After its first letter, the ministry sent four reminders on - September 24, October 6, October 20 and November 19 last year, to the University seeking facts expeditiously so that it could respond to the Minister of State Dattatreya.
HRD officials said the University finally provided a reply only on January 7, this year.
An official said not only are the ministries supposed to reply in a time bound manner to VIP reference, but even in Cabinet meetings, the number of pending references, grievances, assurances etc has to be shared which makes it important that these are pursued.
HRD minister Smriti Irani, who visited Assam and accompanied the Prime Minister to IIIT Guwahati, had yesterday said the government neither intervenes in functioning of the university nor does it have administrative control over it.
Three of the HRD ministry's letters were written to the University VC, while two were addressed to the Registrar. In the letter written on October 20, the VC was asked to look into the "facts personally and get the facts provided at the earliest".
HRD officials also said the two-member fact-finding panel comprising its officers Shakila T Shamsu and Surat Singh, is expected to be back today and that they are waiting for it to file its report.
Insisting that the ministry had given no directions to the University, HRD officials said on the night of August 3 last year, a group of students suspected to be belonging to Ambedkar Students Association allegedly attacked Kumar, the then President of ABVP on the campus and the Proctorial Board of the University enquired into the matter.
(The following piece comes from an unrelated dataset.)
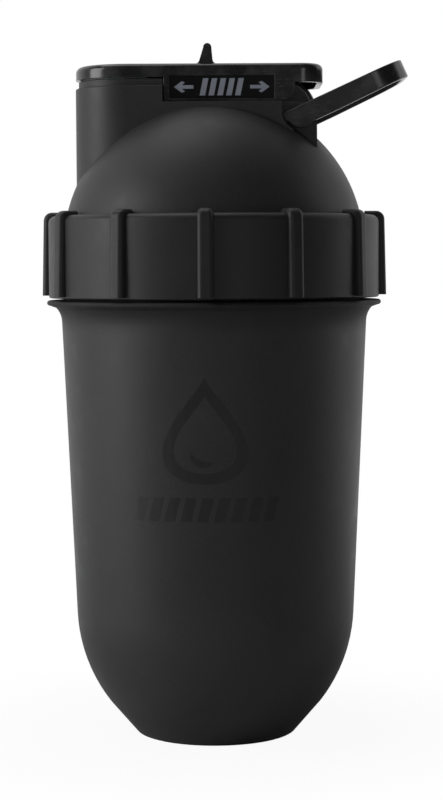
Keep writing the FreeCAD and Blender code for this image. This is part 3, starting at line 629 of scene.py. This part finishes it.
@dataclass
class Tumbler:
    """The tumbler and the figures printed on its front, tone on tone."""

    # Painted shade in the coating darkens the tumbler from 115 to 123 mm up, under the collar.
    coating: SoftTouch = SoftTouch("tumbler_soft_touch", painted_shade_from=115 * MM, painted_shade_to=123 * MM)
    print_ink: Ink = Ink("tone_ink", (0.0125, 0.0125, 0.0135), 0.40, specular=0.42)
    drop_middle: float = 90.2 * MM
    drop_width: float = 27.5 * MM
    drop_height: float = 29 * MM
    drop_stroke: float = 0.27
    drop_sag: float = 0.12
    glint_stroke: float = 1.5 * MM
    glint_reach: float = 0.15
    glint_drop: float = 0.17
    glint_start: float = math.radians(195)
    glint_sweep: float = math.radians(105)
    row_middle: float = 68.8 * MM
    row_length: float = 41 * MM
    bar_count: int = 9
    bar_height: float = 6.6 * MM
    bar_share: float = 0.66
    bar_slant: float = 1.7 * MM
    print_turn: float = math.radians(-93.4)
    proud: float = 0.025 * MM
    sunk: float = 0.03 * MM
    wall: BVHTree = field(init=False)
    outside: float = field(init=False)

    def __post_init__(self) -> None:
        """Keep the tumbler's wall, and a radius outside it, for placing the print."""
        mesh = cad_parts["tumbler_cup"].data
        corners = [vertex.co for vertex in mesh.vertices]
        self.wall = BVHTree.FromPolygons(corners, [tuple(face.vertices) for face in mesh.polygons])
        self.outside = 2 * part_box("tumbler_cup")[1].x

    def radius(self, turn: float, height: float) -> float:
        """Radius of the wall's outside.

        Args:
            turn: Direction from the axis, in radians.
            height: Height above the base.

        Returns:
            The distance from the axis.
        """
        outwards = Vector((math.cos(turn), math.sin(turn), 0))
        start = outwards * self.outside + Vector((0, 0, height))
        hit = self.wall.ray_cast(start, -outwards)[0]
        return math.hypot(hit.x, hit.y)

    def on_wall(self, across: float, up: float, face: bool) -> Vector:
        """A flat place wrapped onto the wall.

        Args:
            across: Distance along the wall from the print's middle.
            up: Height above the base.
            face: True on the print's face, False on its back.

        Returns:
            The point.
        """
        middle = self.radius(self.print_turn, up)
        turn = self.print_turn + across / middle
        radius = self.radius(turn, up) + (self.proud if face else -self.sunk)
        return Vector((radius * math.cos(turn), radius * math.sin(turn), up))

    def drop_ring(self, along: float, across: float) -> Flat:
        """The drop's outline as a band.

        Args:
            along: 0 to 1 around the drop.
            across: 0 on the band's inside, 1 on its outside.

        Returns:
            The flat place.
        """
        size = 1 - self.drop_stroke * (1 - across)
        x, y = droplet_edge(along, self.drop_width * size, self.drop_height * size)
        return x, self.drop_middle + y - self.drop_sag * self.drop_height * (1 - size)

    def glint(self, along: float, across: float) -> Flat:
        """A tapering arc inside the drop's foot.

        Args:
            along: 0 to 1 along the arc.
            across: 0 to 1 across it.

        Returns:
            The flat place.
        """
        angle = self.glint_start + self.glint_sweep * along
        stroke = self.glint_stroke * (0.25 + math.sin(math.pi * along))
        radius = self.glint_reach * self.drop_width + stroke * (across - 0.5)
        foot = self.drop_middle - self.glint_drop * self.drop_height
        return radius * math.cos(angle), foot + radius * math.sin(angle)

    def bar(self, index: int) -> Callable[[float, float], Flat]:
        """One bar of the row below the drop.

        Args:
            index: Number of the bar from the left.

        Returns:
            The bar's shape.
        """
        pitch = self.row_length / self.bar_count
        middle = (index - (self.bar_count - 1) / 2) * pitch
        left_foot, right_foot, right_top, left_top = slanted_bar(
            (middle, self.row_middle), pitch * self.bar_share, self.bar_height, self.bar_slant)

        def shape(along: float, across: float) -> Flat:
            """A place between the bar's corners."""
            foot = left_foot[0] + (right_foot[0] - left_foot[0]) * across
            top = left_top[0] + (right_top[0] - left_top[0]) * across
            return foot + (top - foot) * along, left_foot[1] + (left_top[1] - left_foot[1]) * along

        return shape

    def build(self) -> None:
        """Dress the tumbler and print its front."""
        dress("tumbler_cup", self.coating.make())
        ink = self.print_ink.make()
        figures = {"print_drop": Patch(self.drop_ring, 128, 6, closed=True),
                   "print_glint": Patch(self.glint, 36, 4)}
        for index in range(self.bar_count):
            figures[f"print_bar_{index + 1}"] = Patch(self.bar(index), 8, 6)
        for name, figure in figures.items():
            piece = figure.build(name, self.on_wall)
            piece.data.materials.append(ink)
            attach(piece, "cup")
            log.info("%s printed", name)


@dataclass
class Lid:
    """The domed lid, its spout block and the gasket below it."""

    coating: SoftTouch = SoftTouch("lid_soft_touch", cloud=17 * MM)
    gasket: Silicone = Silicone("gasket_silicone")

    def build(self) -> None:
        """Dress the lid and its gasket."""
        dress("dome_lid", self.coating.make())
        dress("rim_gasket", self.gasket.make())


@dataclass
class Collar:
    """The ribbed ring that screws the lid down."""

    coating: SoftTouch = SoftTouch("collar_soft_touch", (0.020, 0.020, 0.021), 0.49, cloud=12 * MM)

    def build(self) -> None:
        """Dress the collar."""
        dress("screw_collar", self.coating.make())


@dataclass
class Cap:
    """The sliding cap with its rail, mouth seal and two printed labels."""

    plastic: MouldedPlastic = MouldedPlastic("cap_gloss")
    rail: MouldedPlastic = MouldedPlastic("rail_gloss", roughness=0.24)
    film: LabelFilm = LabelFilm("label_film")
    seal: Silicone = Silicone("seal_silicone", (0.44, 0.46, 0.47))
    mark_ink: Ink = Ink("label_ink", (0.29, 0.315, 0.375), 0.45)
    mark_proud: float = 0.02 * MM
    mark_sunk: float = 0.02 * MM
    mark_height: float = 0.78
    bar_count: int = 5
    bar_share: float = 0.62
    arrow_length: float = 0.185
    arrow_height: float = 0.52
    arrow_margin: float = 0.045
    arrow_room: float = 1.32
    arrow_head: float = 0.40
    arrow_shaft: float = 0.155
    barb_back: float = 0.16
    barb_end: float = 0.78
    bar_slant: float = 0.16

    def arrow(self, left: float, length: float, middle: float, height: float, way: int) -> list[Flat]:
        """Corners of an arrow.

        Args:
            left: The arrow's left end.
            length: Its length.
            middle: Its height on the label.
            height: Height of its head.
            way: -1 where it points left, +1 where it points right.

        Returns:
            The corners in order.
        """
        tip = left if way < 0 else left + length
        shaft, head, half = self.arrow_shaft * height, self.arrow_head * length, height / 2
        back, end = head + self.barb_back * length, half * self.barb_end
        reach = [(0, 0), (head, half), (back, end), (head, shaft), (length, shaft),
                 (length, -shaft), (head, -shaft), (back, -end), (head, -half)]
        return [(tip - way * along, middle + up) for along, up in reach]

    def marks(self, width: float, height: float) -> dict[str, list[Flat]]:
        """The label's figures: an arrow at each end and slanted bars between them.

        Args:
            width: The label's width.
            height: The label's height.

        Returns:
            Corners by name, from the label's lower left corner.
        """
        middle = height / 2
        margin, length = self.arrow_margin * width, self.arrow_length * width
        tall = self.arrow_height * height
        figures = {"arrow_left": self.arrow(margin, length, middle, tall, -1),
                   "arrow_right": self.arrow(width - margin - length, length, middle, tall, 1)}
        start = margin + self.arrow_room * length
        pitch = (width - 2 * start) / self.bar_count
        for index in range(self.bar_count):
            centre = (start + (index + 0.5) * pitch, middle)
            figures[f"bar_{index + 1}"] = slanted_bar(
                centre, pitch * self.bar_share, self.mark_height * height, self.bar_slant * height)
        return figures

    def print_label(self, node: str, side: Side, ink: bpy.types.Material) -> None:
        """Print the figures on a label.

        Args:
            node: The label's node.
            side: The skirt that it sits on.
            ink: The ink.
        """
        low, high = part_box(node)
        face = low.y if side is Side.FRONT else high.y

        def place(across: float, up: float, front: bool) -> Vector:
            """A place on the label, seen from outside."""
            x = low.x + across if side is Side.FRONT else high.x - across
            away = self.mark_proud if front else -self.mark_sunk
            return Vector((x, face + side.value * away, low.z + up))

        for name, corners in self.marks(high.x - low.x, high.z - low.z).items():
            piece = prism(f"{side.name.lower()}_{name}", corners, place)
            piece.data.materials.append(ink)
            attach(piece, "cap")
        log.info("%s printed", node)

    def build(self) -> None:
        """Dress the cap, its rail and seal, and print both labels."""
        dress("slide_cap", self.plastic.make())
        dress("slide_rail", self.rail.make())
        dress("mouth_seal", self.seal.make())
        film, ink = self.film.make(), self.mark_ink.make()
        for node, side in (("label_front", Side.FRONT), ("label_back", Side.BACK)):
            dress(node, film)
            self.print_label(node, side, ink)


@dataclass
class CarryLoop:
    """The swinging loop."""

    plastic: MouldedPlastic = MouldedPlastic("loop_satin", (0.012, 0.012, 0.0125), 0.23, edge=0.3 * MM)

    def build(self) -> None:
        """Dress the loop."""
        dress("carry_loop", self.plastic.make())


# ---- studio ------------------------------------------------------------------------------------------

@dataclass(frozen=True)
class Lamp:
    """A rectangular soft light that faces the bottle."""

    name: str
    place: Colour
    width: float
    height: float
    watts: float

    def build(self, target: Vector) -> None:
        """Hang the lamp.

        Args:
            target: The point it faces.
        """
        data = bpy.data.lights.new(self.name, "AREA")
        data.shape = "RECTANGLE"
        data.size, data.size_y = self.width, self.height
        data.energy = self.watts
        lamp = bpy.data.objects.new(self.name, data)
        bpy.context.scene.collection.objects.link(lamp)
        lamp.location = self.place
        lamp.rotation_euler = (target - Vector(self.place)).to_track_quat("-Z", "Y").to_euler()


@dataclass
class Studio:
    """White studio: a pale floor, a bright wall behind, soft lamps and the camera."""

    lamps: tuple[Lamp, ...] = (
        Lamp("key", (-0.95, -0.25, 0.28), 0.50, 1.00, 7.6),
        Lamp("top", (-0.25, 0.10, 1.10), 0.60, 0.60, 2.2),
        Lamp("right", (0.95, 0.25, 0.30), 0.35, 0.90, 0.7),
        Lamp("gleam", (0.42, -1.45, 0.36), 0.30, 0.50, 0.9),
    )
    ambient: float = 0.095
    wall_light: float = 0.80
    wall_dark: float = 0.05
    floor_radius: float = 4.0
    floor_colour: Colour = (0.82, 0.82, 0.82)
    floor_grain: Colour = (0.78, 0.78, 0.78)
    glow_near: float = 0.94
    camera_distance: float = 598 * MM
    camera_height: float = 136.3 * MM
    camera_aside: float = 2.2 * MM
    pitch: float = math.radians(3.88)
    roll: float = math.radians(0.28)
    lens: float = 93.6

    def build_world(self) -> None:
        """White to the camera; a wall behind the bottle for reflections; an even glow otherwise."""
        world = bpy.data.worlds.new("studio")
        bpy.context.scene.world = world
        world.use_nodes = True
        recipe = Recipe(world.node_tree)
        camera, mirrored = recipe.ray("Camera"), recipe.ray("Glossy").either(recipe.ray("Transmission"))
        towards = recipe.along(recipe.node("ShaderNodeTexCoord", {}, {}, "Generated"), 1)
        wall = towards.smooth(-0.05, 0.55) * self.wall_light + self.wall_dark
        unseen = mirrored * wall + (1 - mirrored) * self.ambient
        strength = camera + (1 - camera) * unseen
        background = recipe.node("ShaderNodeBackground", {},
                                 {"Color": (1, 1, 1, 1), "Strength": strength})
        recipe.node("ShaderNodeOutputWorld", {}, {"Surface": background})

    def floor_material(self) -> bpy.types.Material:
        """Pale floor that brightens to white away from the bottle and keeps its shadow.

        Returns:
            The material.
        """
        material, recipe = new_material("studio_floor")
        place = recipe.place()
        away = recipe.node("ShaderNodeVectorMath", {"operation": "LENGTH"}, {0: place}, "Value")
        behind = recipe.along(place, 1).smooth(0.0, 0.4)
        mirrored = recipe.ray("Glossy").either(recipe.ray("Transmission")) * behind
        glow = recipe.ray("Camera") * (self.glow_near + away.smooth(0.03, 0.12) * (1 - self.glow_near))
        paper = recipe.mixed(recipe.noise(2 * MM, 2.0) * 0.2, self.floor_colour, self.floor_grain)
        diffuse = recipe.node("ShaderNodeBsdfDiffuse", {}, {"Color": paper})
        white = recipe.node("ShaderNodeEmission", {}, {"Strength": 1.0})
        surface = recipe.node("ShaderNodeMixShader", {},
                              {0: glow.either(mirrored), 1: diffuse, 2: white})
        recipe.node("ShaderNodeOutputMaterial", {}, {"Surface": surface})
        return material

    def build_floor(self) -> None:
        """Lay the floor below the bottle."""
        mesh = bmesh.new()
        bmesh.ops.create_circle(mesh, cap_ends=True, segments=96, radius=self.floor_radius)
        floor = finished_piece("studio_floor", mesh)
        floor.location.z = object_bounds()[0][2] - 0.05 * MM
        floor.data.materials.append(self.floor_material())
        floor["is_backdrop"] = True

    def build_camera(self) -> None:
        """Put the camera in front of the printed side."""
        data = bpy.data.cameras.new("camera")
        data.lens = self.lens
        data.sensor_width = 36.0
        data.clip_start, data.clip_end = 0.01, 20.0
        camera = bpy.data.objects.new("camera", data)
        bpy.context.scene.collection.objects.link(camera)
        camera.location = (self.camera_aside, -self.camera_distance, self.camera_height)
        camera.rotation_euler = (math.pi / 2 - self.pitch, self.roll, 0)
        bpy.context.scene.camera = camera

    def build(self) -> None:
        """Set the studio up around the bottle."""
        bpy.context.scene.view_settings.view_transform = "Standard"
        low, high = (Vector(corner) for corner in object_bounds())
        self.build_world()
        self.build_floor()
        for lamp in self.lamps:
            lamp.build((low + high) / 2)
        self.build_camera()
        log.info("studio set up")


def main() -> None:
    """Build every sub-assembly and the studio."""
    logging.basicConfig(level=logging.INFO, format="%(name)s: %(message)s")
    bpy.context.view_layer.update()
    for part in (Tumbler(), Lid(), Collar(), Cap(), CarryLoop()):
        part.build()
        log.info("%s done", type(part).__name__)
    Studio().build()


if __name__ == "__main__":
    main()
It was the Executive council of the University that then approved the expulsion of five students including Rohith, they said.
An Executive Sub-Committee, which included a senior Dalit faculty member and was headed by the senior-most professor, was subsequently constituted to go into the matter and it upheld the recommendation.
However, later at a meeting of the Executive council, a lenient view was taken as expulsion would have deprived the students of the chance to continue pursuing their doctorate and it was decided to permit them into their departments, library and academic meetings but not in hostel, administration and other public places.
The decision was challenged by the students in the court. Three of the students also started protest by sleeping in the open, the sources added.
They also said the Dean Students Welfare had regularly counselled the students to have patience to wait for the court's verdict, while the Vice Chancellor had also discussed the issue with them.
Rejecting Congress' demand for resignation of Irani and Dattatreya, BJP has accused its vice president Rahul Gandhi of politicising the death.
Attacking Congress for taking the political discourse to "such a low" that it was doing politics over a student's death, BJP insisted there was no link between Rohith Vemula's suicide and the Hyderabad Central University's action against him and other students on a complaint against them.
Meanwhile, noted writer Ashok Vajpeyi has decided to return the D.Litt given to him by the Hyderabad University to protest "anti-dalit" attitude of authorities which allegedly drove Rohith to commit suicide.
"A dalit student, Rohith Vemula, who wanted to be a writer was driven to commit suicide due to anti-dalit and intolerance of dissent shown. I have decided to return the award in protest against university authorities, (who were) presumably acting under political pressure," Vajpeyi told PTI.
The former Lalit Kala Akademi chairman, who was awarded D.Litt (Doctor of Letters, honoris causa) by the Central University of Hyderabad few years ago, said the institution has "acted against human dignity and knowledge."
Dattatreya, Hyderabad University Vice Chancellor Appa Rao and three others were yesterday named in an FIR lodged with the Cyberabad police over the alleged suicide of the dalit student.